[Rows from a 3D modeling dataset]
(begin)

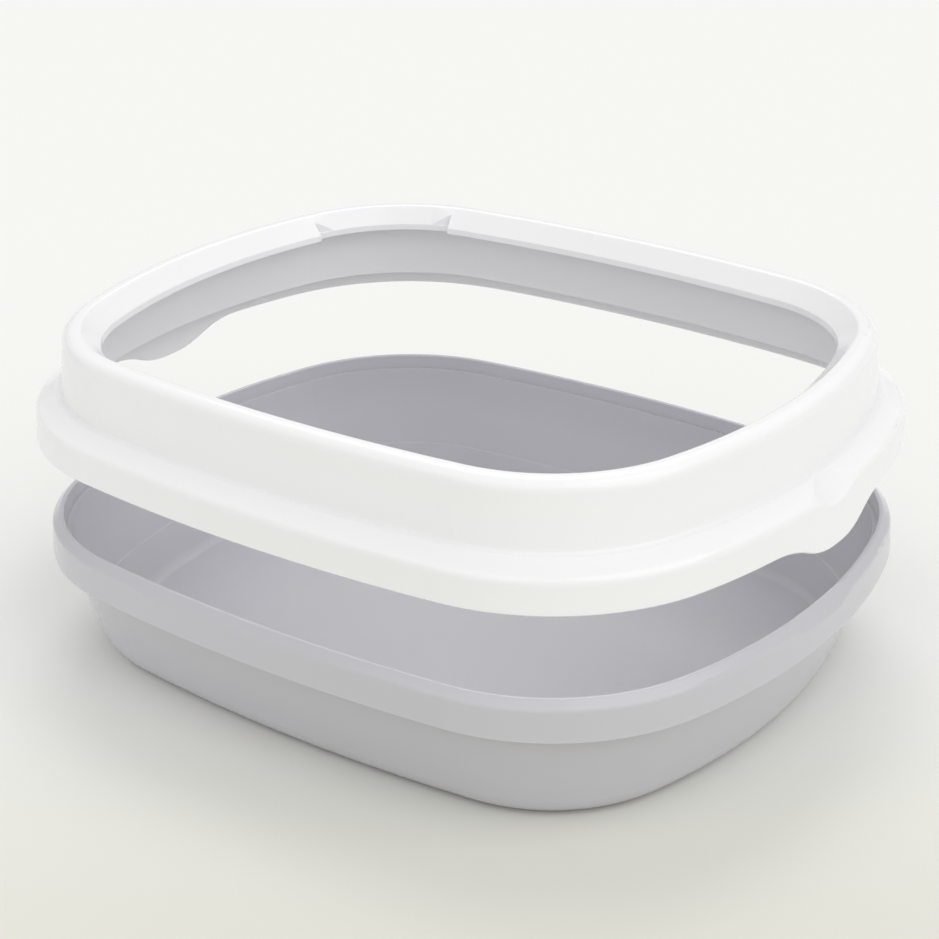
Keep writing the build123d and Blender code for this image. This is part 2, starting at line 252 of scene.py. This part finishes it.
def moulded_polypropylene(name, finish):
    """Make satin moulded polypropylene, injected into a polished mould: a slightly cloudy
    colour with faint flow streaks, soft highlights, shallow sinks and hardly any grain."""
    material = bpy.data.materials.new(name)
    material.use_nodes = True
    tree = material.node_tree
    tree.nodes.clear()
    place = add_node(tree, "ShaderNodeTexCoord").outputs["Object"]

    streaks_at = add_node(
        tree,
        "ShaderNodeMapping",
        values={"Scale": STREAK_STRETCH},
        links={"Vector": place},
    )
    flow = add_node(
        tree,
        "ShaderNodeTexNoise",
        values={"Scale": 1 / finish.sink_size, "Detail": 3.0, "Roughness": 0.5},
        links={"Vector": streaks_at.outputs["Vector"]},
    )
    colour = add_node(
        tree,
        "ShaderNodeMix",
        data_type="RGBA",
        values={MIX_A: finish.colour, MIX_B: finish.flow_colour},
        links={MIX_FACTOR: flow.outputs["Fac"]},
    )

    # Handling and the mould's polish leave the gloss slightly uneven, in patches half as wide
    # as a sink
    patch_size = finish.sink_size / 2
    polish = add_node(
        tree,
        "ShaderNodeTexNoise",
        values={"Scale": 1 / patch_size, "Detail": 4.0, "Roughness": 0.6},
        links={"Vector": place},
    )
    roughness = add_node(
        tree,
        "ShaderNodeMapRange",
        values={
            "From Min": NOISE_LOW,
            "From Max": NOISE_HIGH,
            "To Min": finish.roughness - finish.roughness_spread,
            "To Max": finish.roughness + finish.roughness_spread,
        },
        links={"Value": polish.outputs["Fac"]},
    )

    # The plastic shrinks as it cools, which leaves shallow sinks under the grain
    sink = add_node(
        tree,
        "ShaderNodeTexNoise",
        values={"Scale": 1 / finish.sink_size, "Detail": 0.0},
        links={"Vector": place},
    )
    sink_bump = add_node(
        tree,
        "ShaderNodeBump",
        values={"Strength": 1.0, "Distance": finish.sink_depth},
        links={"Height": sink.outputs["Fac"]},
    )
    grain = add_node(
        tree,
        "ShaderNodeTexNoise",
        values={"Scale": 1 / finish.grain_size, "Detail": 2.0, "Roughness": 0.6},
        links={"Vector": place},
    )
    grain_bump = add_node(
        tree,
        "ShaderNodeBump",
        values={"Strength": 1.0, "Distance": finish.grain_depth},
        links={"Height": grain.outputs["Fac"], "Normal": sink_bump.outputs["Normal"]},
    )

    # Polypropylene is slightly cloudy: some light wanders inside it before it leaves
    surface = add_node(
        tree,
        "ShaderNodeBsdfPrincipled",
        values={
            "IOR": POLYPROPYLENE_IOR,
            "Metallic": 0.0,
            "Subsurface Weight": finish.cloudiness,
            "Subsurface Radius": (1.0, 1.0, 1.0),
            "Subsurface Scale": finish.light_depth,
        },
        links={
            "Base Color": colour.outputs[MIX_RESULT],
            "Roughness": roughness.outputs["Result"],
            "Normal": grain_bump.outputs["Normal"],
        },
    )
    add_node(tree, "ShaderNodeOutputMaterial", links={"Surface": surface.outputs["BSDF"]})
    return material


def dress(node_name, material):
    """Give a node of the frame its finish."""
    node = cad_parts[node_name]
    node.data.materials.clear()
    node.data.materials.append(material)


class LITTERBOX_OT_dress_tray(bpy.types.Operator):
    """Give the tray its pale grey moulded finish"""

    bl_idname = "litter_box.dress_tray"
    bl_label = "Dress Tray"

    def execute(self, context):
        finish = context.scene.litter_tray
        dress("tray", moulded_polypropylene("grey_moulded_polypropylene", finish))
        return {"FINISHED"}


class LITTERBOX_OT_dress_rim(bpy.types.Operator):
    """Give the splash rim its white moulded finish"""

    bl_idname = "litter_box.dress_rim"
    bl_label = "Dress Splash Rim"

    def execute(self, context):
        finish = context.scene.litter_rim
        dress("splash_rim", moulded_polypropylene("white_moulded_polypropylene", finish))
        return {"FINISHED"}


class LITTERBOX_OT_set_stage(bpy.types.Operator):
    """Lay the floor, hang the lamps and place the camera"""

    bl_idname = "litter_box.set_stage"
    bl_label = "Set Stage"

    def execute(self, context):
        stage = context.scene.litter_stage
        lay_floor(stage)
        light_stage(context.scene, stage)
        place_camera(context.scene, stage)
        context.scene.view_settings.view_transform = "Standard"
        return {"FINISHED"}


def floor_with_painted_shade(stage):
    """Make the floor's board, rolled with matt paint: it has no gloss, and painted shade
    fades its colour to a darker, warmer grey at the front, towards the camera."""
    material = bpy.data.materials.new("matt_painted_board")
    material.use_nodes = True
    tree = material.node_tree
    tree.nodes.clear()
    place = add_node(tree, "ShaderNodeTexCoord").outputs["Object"]
    turned = add_node(
        tree,
        "ShaderNodeMapping",
        values={"Rotation": (0, 0, -stage.camera_azimuth)},
        links={"Vector": place},
    )
    depth = add_node(tree, "ShaderNodeSeparateXYZ", links={"Vector": turned.outputs["Vector"]})
    # Painted shade: along the camera's view the floor darkens to a warmer grey towards the front
    front_shade = add_node(
        tree,
        "ShaderNodeMapRange",
        interpolation_type="SMOOTHSTEP",
        values={"From Min": stage.floor_shade_start, "From Max": stage.floor_shade_end},
        links={"Value": depth.outputs["Y"]},
    )
    colour = add_node(
        tree,
        "ShaderNodeMix",
        data_type="RGBA",
        values={MIX_A: stage.floor_colour, MIX_B: stage.floor_front_shade_colour},
        links={MIX_FACTOR: front_shade.outputs["Result"]},
    )
    surface = add_node(
        tree,
        "ShaderNodeBsdfPrincipled",
        values={"Roughness": 0.9, "Specular IOR Level": 0.0},
        links={"Base Color": colour.outputs[MIX_RESULT]},
    )
    add_node(tree, "ShaderNodeOutputMaterial", links={"Surface": surface.outputs["BSDF"]})
    return material


def lay_floor(stage):
    """Lay a square floor under the tray."""
    reach = stage.floor_size / 2
    corners = [(-reach, -reach, 0), (reach, -reach, 0), (reach, reach, 0), (-reach, reach, 0)]
    mesh = bpy.data.meshes.new("floor")
    mesh.from_pydata(corners, [], [(0, 1, 2, 3)])
    mesh.materials.append(floor_with_painted_shade(stage))
    floor = bpy.data.objects.new("floor", mesh)
    bpy.context.scene.collection.objects.link(floor)


def light_stage(scene, stage):
    """Light the stage evenly from all round, and with three large, far softboxes."""
    world = bpy.data.worlds.new("studio")
    world.use_nodes = True
    world.node_tree.nodes.clear()
    sky = add_node(
        world.node_tree,
        "ShaderNodeBackground",
        values={"Color": WHITE, "Strength": stage.sky_strength},
    )
    add_node(
        world.node_tree,
        "ShaderNodeOutputWorld",
        links={"Surface": sky.outputs["Background"]},
    )
    scene.world = world

    # A softbox far away sends the same light everywhere, as a sun lamp of its spread does
    for name in SOFTBOXES:
        lamp = bpy.data.lights.new(name + "_lamp", "SUN")
        lamp.energy = getattr(stage, name + "_strength")
        lamp.angle = getattr(stage, name + "_spread")
        turn, height = getattr(stage, name + "_turn"), getattr(stage, name + "_height")
        level = math.cos(height)
        towards = Vector((math.cos(turn) * level, math.sin(turn) * level, math.sin(height)))
        holder = bpy.data.objects.new(name + "_lamp", lamp)
        holder.location = towards * SOFTBOX_DISTANCE
        holder.rotation_euler = towards.to_track_quat("Z", "Y").to_euler()
        scene.collection.objects.link(holder)


def place_camera(scene, stage):
    """Place the camera at the photograph's viewing angle."""
    azimuth, elevation = stage.camera_azimuth, stage.camera_elevation
    level = math.cos(elevation)
    back = Vector((math.sin(azimuth) * level, -math.cos(azimuth) * level, math.sin(elevation)))
    right = Vector((math.cos(azimuth), math.sin(azimuth), 0))
    turn = Matrix((right, back.cross(right), back)).transposed()
    camera = bpy.data.cameras.new("camera")
    camera.lens = stage.lens
    camera.sensor_width = SENSOR_WIDTH
    holder = bpy.data.objects.new("camera", camera)
    holder.matrix_world = (
        Matrix.Translation(stage.camera_place)
        @ turn.to_4x4()
        @ Matrix.Rotation(stage.camera_roll, 4, "Z")
    )
    scene.collection.objects.link(holder)
    scene.camera = holder


class LITTERBOX_PT_sidebar(bpy.types.Panel):
    """Lists the finishes and the stage"""

    bl_label = "Litter Box"
    bl_space_type = "VIEW_3D"
    bl_region_type = "UI"
    bl_category = "Litter Box"

    def draw(self, context):
        scene = context.scene
        for settings, operator in (
            (scene.litter_tray, LITTERBOX_OT_dress_tray),
            (scene.litter_rim, LITTERBOX_OT_dress_rim),
            (scene.litter_stage, LITTERBOX_OT_set_stage),
        ):
            box = self.layout.box()
            for name in settings.bl_rna.properties.keys():
                if name not in {"rna_type", "name"}:
                    box.prop(settings, name)
            box.operator(operator.bl_idname)


CLASSES = (
    TraySettings,
    RimSettings,
    StageSettings,
    LITTERBOX_OT_dress_tray,
    LITTERBOX_OT_dress_rim,
    LITTERBOX_OT_set_stage,
    LITTERBOX_PT_sidebar,
)


def register():
    """Register the classes and hang their settings on the scene."""
    for cls in CLASSES:
        bpy.utils.register_class(cls)
    bpy.types.Scene.litter_tray = PointerProperty(type=TraySettings)
    bpy.types.Scene.litter_rim = PointerProperty(type=RimSettings)
    bpy.types.Scene.litter_stage = PointerProperty(type=StageSettings)


def unregister():
    """Take the settings off the scene and unregister the classes."""
    del bpy.types.Scene.litter_stage
    del bpy.types.Scene.litter_rim
    del bpy.types.Scene.litter_tray
    for cls in reversed(CLASSES):
        bpy.utils.unregister_class(cls)


def main():
    """Dress both mouldings and set the stage."""
    register()
    bpy.ops.litter_box.dress_tray()
    bpy.ops.litter_box.dress_rim()
    bpy.ops.litter_box.set_stage()


if __name__ == "__main__":
    main()
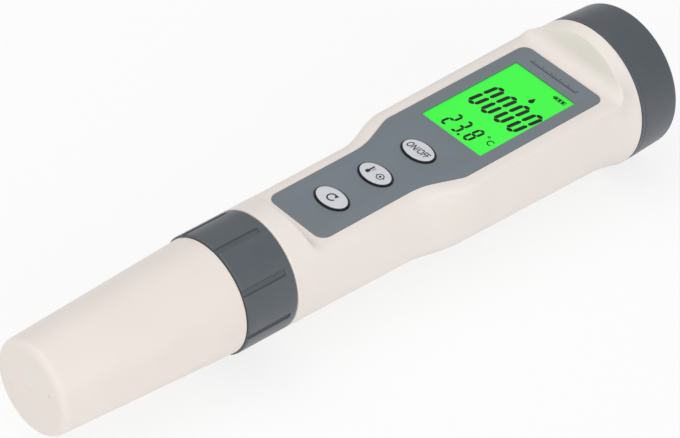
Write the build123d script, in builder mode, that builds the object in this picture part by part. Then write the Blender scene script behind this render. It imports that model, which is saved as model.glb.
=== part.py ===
from build123d import *
from math import cos, radians, sin, sqrt, tan
import os

# Pen-shaped water quality tester, lying on its back with the display up.
# X runs along the tester from the cap's tip to the battery end, Z is up, and the
# origin is on the surface it lies on, below the middle of its length.

os.makedirs("parts", exist_ok=True)

# Lengths of the four outside pieces, in a row from the tip
cap_length = 51.4
collar_length = 14.9
body_length = 108.6
battery_cap_length = 13.1

# Clearances
seam_gap = 0.15
turn_fit = 0.08
slide_fit = 0.1
glue_gap = 0.05
key_gap = 0.15
panel_gap = 0.1

# Protective cap
cap_tip_radius = 12.1
cap_mouth_radius = 14.65
cap_wall = 1.5
cap_tip_wall = 2.2
cap_tip_round = 1.8
cap_socket_radius = 13.1
cap_socket_depth = 7.5
vent_radius = 0.45
vent_depth = 0.3
vent_pitch = 7.6
vent_turn = -24

# Locking collar
collar_radius = 15.15
collar_edge = 0.35
collar_bore = 10.5
collar_lip = 3.0
spigot_length = 6.9
groove_count = 8
groove_width = 1.4
groove_depth = 0.55
groove_length = 12.9
groove_turn = 9.5

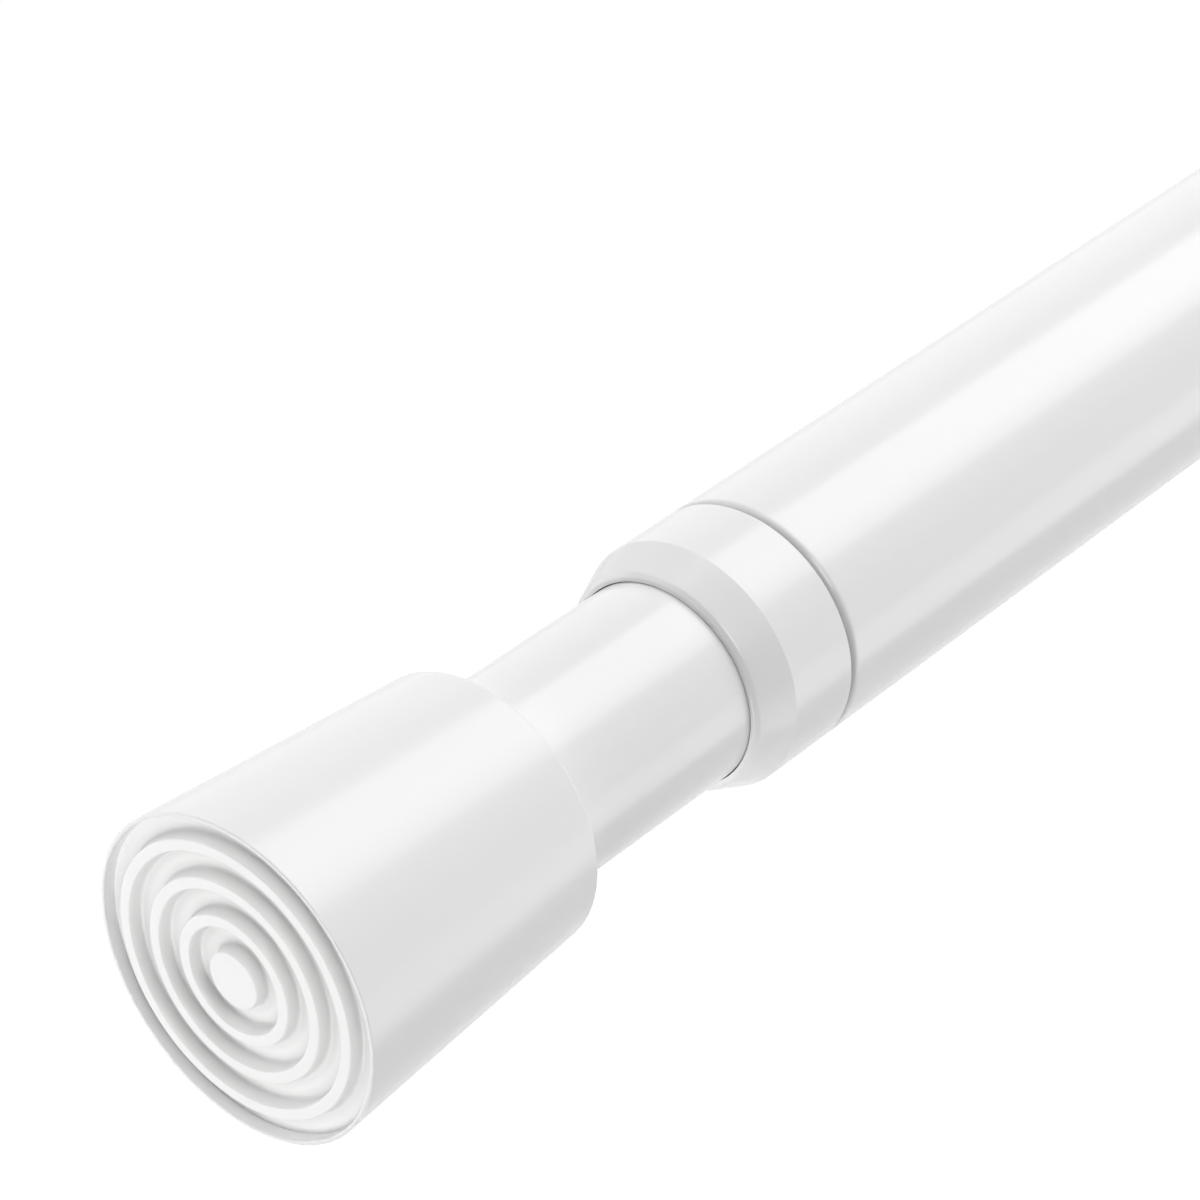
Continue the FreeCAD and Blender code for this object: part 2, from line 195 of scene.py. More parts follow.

(end)

Your task
Repeat the line that contains "Write the build123d", then every line after it until the records end, with nothing added.

Full solution
Write the build123d script, in builder mode, that builds the object in this picture part by part. Then write the Blender scene script behind this render. It imports that model, which is saved as model.glb.
=== part.py ===
from build123d import *
from math import cos, radians, sin, sqrt, tan
import os

# Pen-shaped water quality tester, lying on its back with the display up.
# X runs along the tester from the cap's tip to the battery end, Z is up, and the
# origin is on the surface it lies on, below the middle of its length.

os.makedirs("parts", exist_ok=True)

# Lengths of the four outside pieces, in a row from the tip
cap_length = 51.4
collar_length = 14.9
body_length = 108.6
battery_cap_length = 13.1

# Clearances
seam_gap = 0.15
turn_fit = 0.08
slide_fit = 0.1
glue_gap = 0.05
key_gap = 0.15
panel_gap = 0.1

# Protective cap
cap_tip_radius = 12.1
cap_mouth_radius = 14.65
cap_wall = 1.5
cap_tip_wall = 2.2
cap_tip_round = 1.8
cap_socket_radius = 13.1
cap_socket_depth = 7.5
vent_radius = 0.45
vent_depth = 0.3
vent_pitch = 7.6
vent_turn = -24

# Locking collar
collar_radius = 15.15
collar_edge = 0.35
collar_bore = 10.5
collar_lip = 3.0
spigot_length = 6.9
groove_count = 8
groove_width = 1.4
groove_depth = 0.55
groove_length = 12.9
groove_turn = 9.5

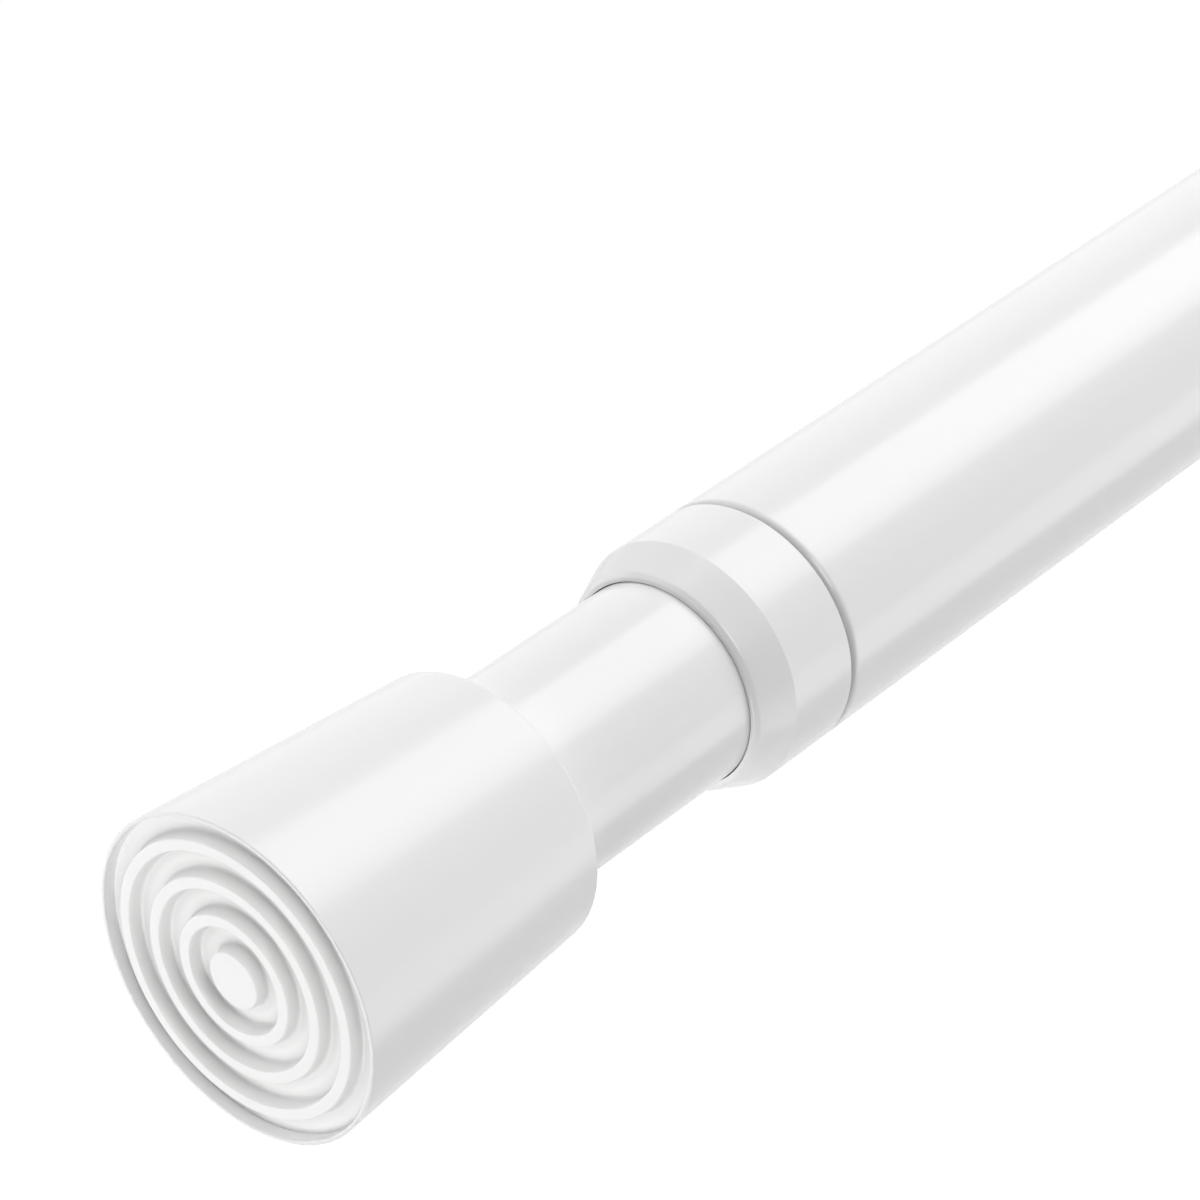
Continue the FreeCAD and Blender code for this object: part 2, from line 195 of scene.py. More parts follow.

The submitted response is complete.